Dua drama politik ini nyaris terjadi bersamaan, setelah sebelumnya Ahok memperlihatkan kesaktiannya “melawan” Menko Kemaritiman Rizal Ramli, yang kemudian terhempas dari kabinet Jokowi.
Menurut Imam Mujahidin peneliti Sosiologi Kekuasaan Unhas, sikap Jokowi cenderung membangkitkan rangkaian tafsiran terus mengalir, mencoba terjemahkan gerak-gerik politik para elite kita. Ada yang bilang reshuffle ini untuk membersihkan anggota kabinet dari faksi-faksi sekecil apapun, menghadapi 2019. Kebetulan kita dapat melihat semua menteri yang dekat dengan JK dibersihkan, anak-anak yang berlatar belakang HMI itu hampir semuanya diganti; Anis Baswedan, Yudy Crisnandi, dan Fery Mursidan Baldan. Itu juga yang dialami menteri profesional yang cukup lengket dengan JK, Sudirman Said. Sofyan Djalil yang sangat dikenal dekat dengan JK sudah menduduki tiga posisi menteri dalam dua tahun pemerintahan Jokowi. Bisa jadi, tukar menukar posisi menteri sebagai bagian untuk mengingatkan orangnya JK untuk tidak macam-macam.

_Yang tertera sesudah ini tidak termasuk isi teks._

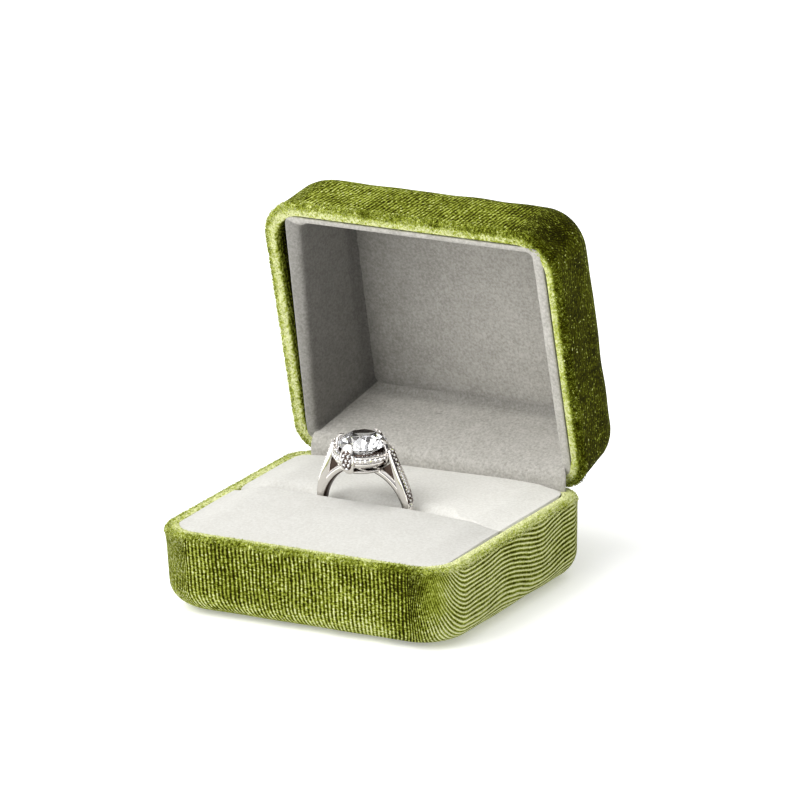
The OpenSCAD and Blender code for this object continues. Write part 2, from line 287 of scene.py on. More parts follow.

Secara terbuka Jokowi lantang menyebutkan reshuffle ini untuk kepentingan perbaikan ekonomi, yang terus mengalami kegetiran. Dia juga mengatakan, kabinetnya tidak boleh gaduh. Sebagai orang Jawa Jokowi terbiasa menyelesaikan masalah dengan cara harmoni, dibicarakan diam-diam. Ignasius Jonan dan Rizal Ramli korban dari prinsip ini. Ada dua menteri lain yang suka gaduh di ruang publik yang masih bertahan, Yassona Laoly dan Imam Nahrawi. Keduanya dibentengi oleh partai politik yang mendukung Jokowi, PDIP dan PKB. Demikian Imam Mujahidin menjelaskan soal alasan reshuffle Pemerintahan Jokowi.
Menghadirkan Sri Mulyani sebagai Menteri Keuangan, bisa menimbulkan banyak tanya. Sri menganut faham “kanan” lebih pada makro stabilitas, dengan gaya bill out keuangan. Jokowi cenderung sangat kiri, bicara soal mikro ekonomi, kemiskinan dan pemerataan. Dua hal yang terkesan antagonistis, etosnya berbeda.
Dari sekian fakta reshuffle itu, apakah ada drama politik di baliknya. Apakah betul, satu-satunya alasan membongkar pasang menteri untuk memperkuat stabilitas ekonomi? Banyak yang berpendapat lain. Nuansanya sangat politis. Jokowi hendak berikrar kepada publik, setelah dia mengontrol Golkar, dia telah menguasai elite politik Indonesia. Jokowi tidak hanya memiliki JK dan Megawati, yang sewaktu-waktu bisa mengancamnya. Tapi kini Jokowi sudah menggenggam Golkar dengan seluruh turunannya (Nasdem dan Hanura).
“Itu sebabnya dia memasukkan Wiranto, paling tidak untuk mengimbangi kuasa tunggalnya Luhut Panjaitan,” lanjut Imam Mujahidin.
Sampai di sini tarian politik nasional semakin berwarna. Karakter aslinya Jokowi sebagai orang Jawa Solo, yang sangat menjaga keharmonisan kian tampak. Tapi apakah PDIP, Megawati dan JK akan berdiam diri? Apakah PDIP tidak merasa lapangan politiknya diokupasi perlahan-lahan oleh penumpang gelap?
“PKB menyebut Golkar seperti burung di musim panen,” tambah Imam.
Kegundahan PDIP akan vulgar terlihat pada saat PDIP melakukan pilihan pada Pilkada DKI. Kalau PDIP mengusung kandidat lain (bukan Ahok), maka itu pertanda, diam-diam PDIP berpikir lain terhadap tindakan Politik Jokowi dan Ahok. Apalagi kalau PDIP bersepakat dengan PKS untuk mendorong kandidat lain melawan Ahok. Bahkan di sana PDIP akan mulai menyerang secara sembunyi-sembunyi kekuatan Jokowi dan Ahok.
“Kita akan menunggu episode sinetron politik selanjutnya,” pungkas Imam Mujahidin.